4. Tutorials were very good. I went to deep RL, computational social science, and optimisation. Deep RL was a bit strange that it assumed you know MDPs, but overall it was fairly easy to follow. Computational social science was less “high tech”, but the problem they were solving are very interesting (e.g. what makes a movie quote memorizable). Optimisation started from the very basics and slowly built on it, and I managed to follow most of the convex part. Interestingly, three tutorials (deep RL, variational inference and optimisation) had spent quite a lot of time talking about stochastic gradient and variance reduction. So we’re essentially working on very similar things!

5. Workshops were great. This year it had 50 workshops, so apparently I didn’t manage to attend most of them. But the two main workshops of my field — approximate inference and Bayesian deep learning — were actually amazing. They got 58 and 45 posters, respectively, and many of them already had very promising results. I also went to the panel of adversarial training and they had some very nice comments there.

6. Old and new friends. I’ve met quite a lot of old and new friends in this year’s NIPS. Always good to catch up and talk about random things.

7. As a guest presenter. For those who found strange that I was presenting a poster on Monday as well: my collaborator Qiang Liu was too busy presenting 3 posters on the same day, so I went to help him present the Stein variational gradient descent one. This was actually a fun experience since I don't necessary need to "sell or defend" the thing I'm presenting. Maybe another way to thoroughly understand a paper is to help its presentation at conferences?

The following are more related to my research.

1. Alpha divergences.
I didn’t expect that my proposals have been largely recognised now in the approximate inference community. Many people (more than I expected) visited my Renyi divergence poster on Wed, also quite a lot people stopped by my Saturday's constraint relaxation one. Rich had got invited to the approximate inference workshop panel talking about divergence selection. Miguel and Finale Doshi-Velez also advertised the superior performance of alpha divergence methods in the Bayesian deep learning workshop. More excitingly, I saw with my own eyes a real example of stochastic EP applied to industrial machine learning systems. I feel my hard time in the first two years really pays off. I would like to thank Rich for his excellent mentorship, and Miguel, Daniel, Thang and Mark for their great efforts.
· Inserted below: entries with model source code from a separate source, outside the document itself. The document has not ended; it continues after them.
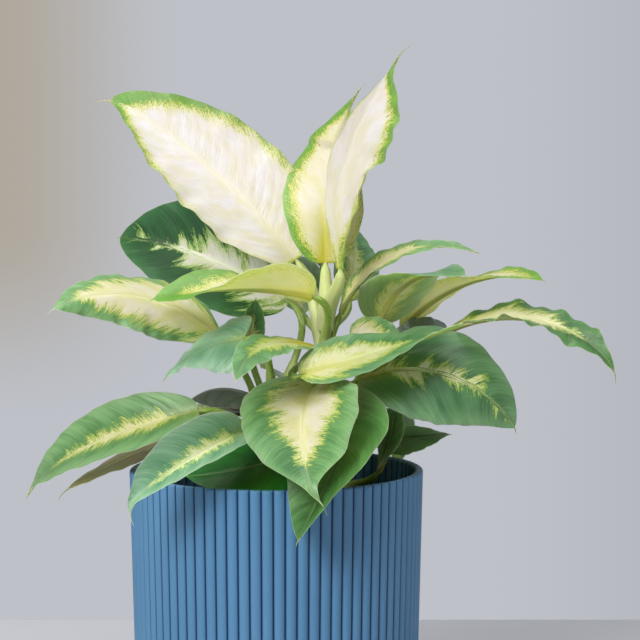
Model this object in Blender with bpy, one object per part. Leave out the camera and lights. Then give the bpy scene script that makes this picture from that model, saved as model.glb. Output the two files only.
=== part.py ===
"""Potted dieffenbachia: a bushy, cream-and-green foliage plant in a round, reeded cover pot.

The pot is one turned shell whose outside carries a ring of upright reeds. It is filled with potting soil
to a little below the rim. Three canes grow out of the soil, each one solid with the stalks of its leaves,
and each leaf blade is a thin solid of its own at the end of its stalk.

Frame: metres, +Z up, origin at the centre of the pot's flat underside. The plant's front faces -Y.
Lengths in the tables and constants below are millimetres and turn into metres through MM.
Run in Blender 4.5 or newer.
"""

from typing import NamedTuple

import bmesh
import bpy
import numpy as np

MM = 0.001
GAP = 0.3  # clearance between pieces that touch
SHARP_ANGLE = np.radians(50)  # edges this sharp stay crisp in the shading

# The pot.
POT_HEIGHT = 165.0
POT_RIM_RADIUS = 90.0
POT_FOOT_RADIUS = 86.0
POT_WALL = 4.5
POT_FLOOR = 5.0
POT_EDGE = 1.2  # bevel at the foot and round the rim
REED_COUNT = 80
REED_DEPTH = 2.0
POINTS_PER_REED = 3

# The soil.
SOIL_DROP = 27.0  # from the rim down to the soil at the wall
SOIL_CROWN = 5.0  # how far the soil rises towards the canes
SOIL_SIDES = 48
SOIL_RING_SHARES = (0.85, 0.69, 0.53, 0.36, 0.2)  # of the soil's edge radius

# The canes and the leaf stalks.
CANE_FOOT_RADIUS = 7.0
CANE_TIP_RADIUS = 4.5
CANE_SIDES = 12
CANE_LEVELS = 9
CANE_SINK = 9.0  # how far a cane's foot stands in its hole in the soil
STALK_SHEATH_RADIUS = 3.6  # where the stalk clasps the cane
STALK_TIP_RADIUS = 1.7  # where it meets the blade
STALK_GAP = 0.8  # between the stalk's end and the blade, whose faces aren't parallel
STALK_CLIMB = 0.38  # how far a stalk runs up its cane before it leaves, as a share of its span
STALK_LEAN = 0.1  # how far it leans out on the way, as a share of its span
STALK_RUN_IN = 0.3  # how far it follows the blade's own direction at its end
STALK_SIDES = 7
STALK_STEPS = 7

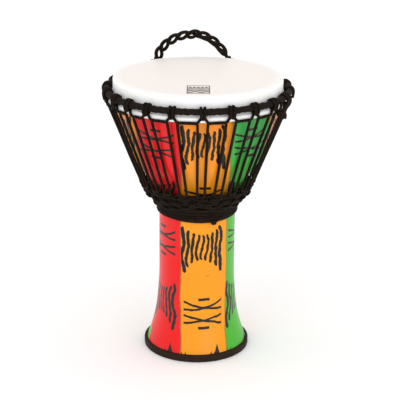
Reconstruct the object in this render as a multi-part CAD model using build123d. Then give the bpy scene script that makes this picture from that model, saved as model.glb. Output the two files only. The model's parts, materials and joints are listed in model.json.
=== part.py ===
from build123d import *
import math
import os

# Rope-tuned djembe, standing on its rubber foot. Millimetres.
# The origin is on the drum's axis at the floor, +Z up, and -Y is the front.
# The carry handle stands at the back, at +Y.

# Overall sizes
head_diameter = 228.6
playing_height = 388.5
stem_radius = 52.3
stem_top = 199.0
stem_bottom = 118.0
foot_radius = 71.4
shell_wall = 4.5

# The goblet's curve. The neck's points are (out from the stem, up from its top), the
# bowl's are (share of the way from neck to rim, out from the straight line between
# them), and the flare's are (out from the stem, height)
rim_depth = 26.0
rim_round = 2.7
rim_inner_round = 1.5
foot_slope = 0.26
neck_steps = [(10.2, 40.0), (2.1, 18.0)]
bowl_swell = [(0.7404, 5.866), (0.3336, 9.053)]
flare_steps = [(1.3, 86.0), (4.7, 54.0), (10.4, 30.0)]

# Head: film, and the steel hoop folded into its edge
film_thickness = 0.6
film_corner = 3.2
hoop_rod = 3.5
hoop_drop = 29.0

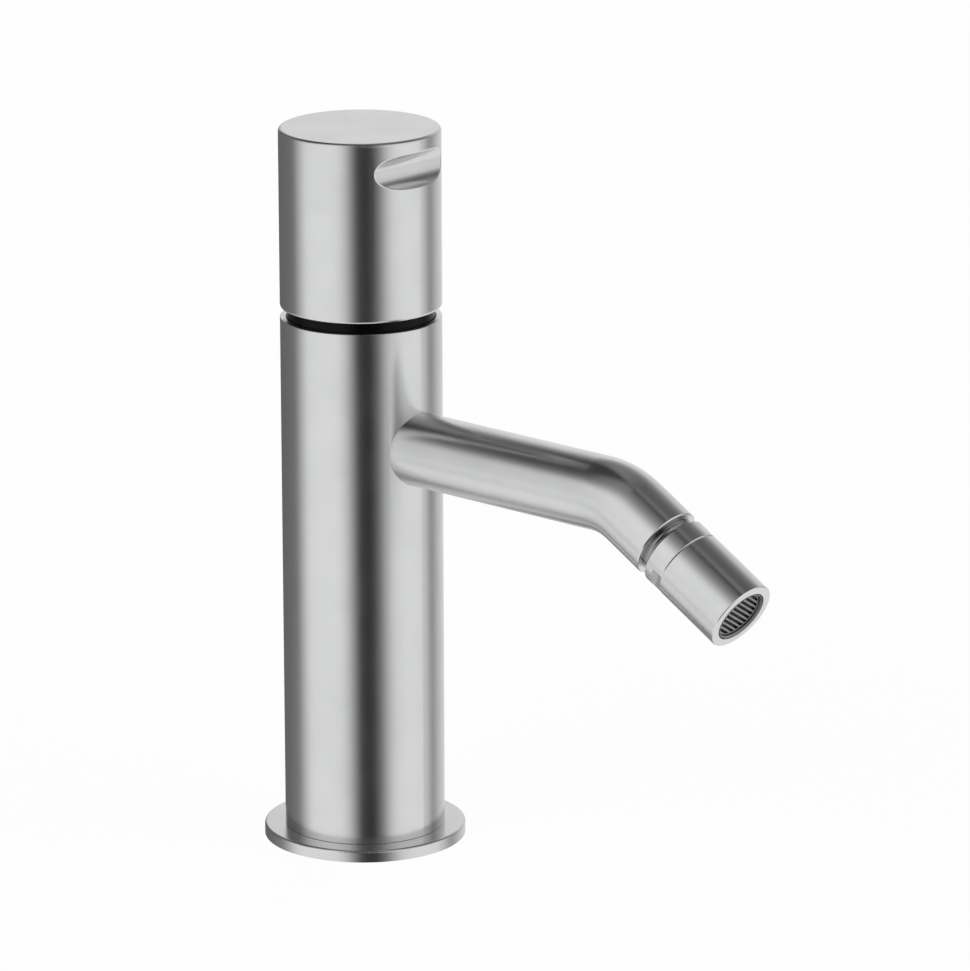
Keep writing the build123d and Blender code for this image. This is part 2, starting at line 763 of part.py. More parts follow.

2. Stein’s method and wild variational approximations.
Quite strangely I came to work on things related to Stein’s method and what we called “wild variational approximations”. I learned a bit about Stein’s method before, but at that time I didn't think I would use it for approximate inference. I was reviewing the operator variational inference (OPVI) paper for this year’s NIPS, at that time the paper was even harder to follow compared to its current form, and that paper still failed to convince me that Stein’s method is promising in practice. Then in August the Stein variational gradient descent paper popped out, and I really enjoyed it. I wrote a blog post on it, sent it to Qiang for comments, and suddenly the “wild variational approximation” idea came out from our mind, and we decided to collaborate on that. Apparently the OPVI authors are also very excited about it, and so this NIPS we gathered for a lunch chat and had a “cheers” for Stein’s method.
In summary, the next big thing I’m very excited about is using “truly black-box”, or “wild” (as the black box VI name has already been used by MC methods) q distributions to enhance the accuracy of approximate inference, which allows us to use probabilistic models of their full power. As the “outsider of Bayesian inference community” Ian Goodfellow pointed out in the invited talk in Bayesian deep learning workshop, it would be really nice if we can use some inference engines (e.g. neural networks) to generate (approximate) posterior samples. He talked a little bit about the ideas borrowed from GANs, which is also discussed in my approximate inference workshop submission with Qiang, and we discussed a lot more on potential directions addition to that.
I feel like “wild variational approximation” is a long-term project that is definitely impossible to be done in say several conference paper submissions, or two chapters in my thesis. But I also think I am very lucky to have found this exciting research direction, which I’d love to work on also after– my PhD study. Finally as a side note, I’m still very excited about divergences and information theoretic approaches to Bayesian inference, and I would definitely continue working on better understandings of EP-related methods, I feel like I’m also starting to put in more theoretical analysis right now, which I think is a good thing.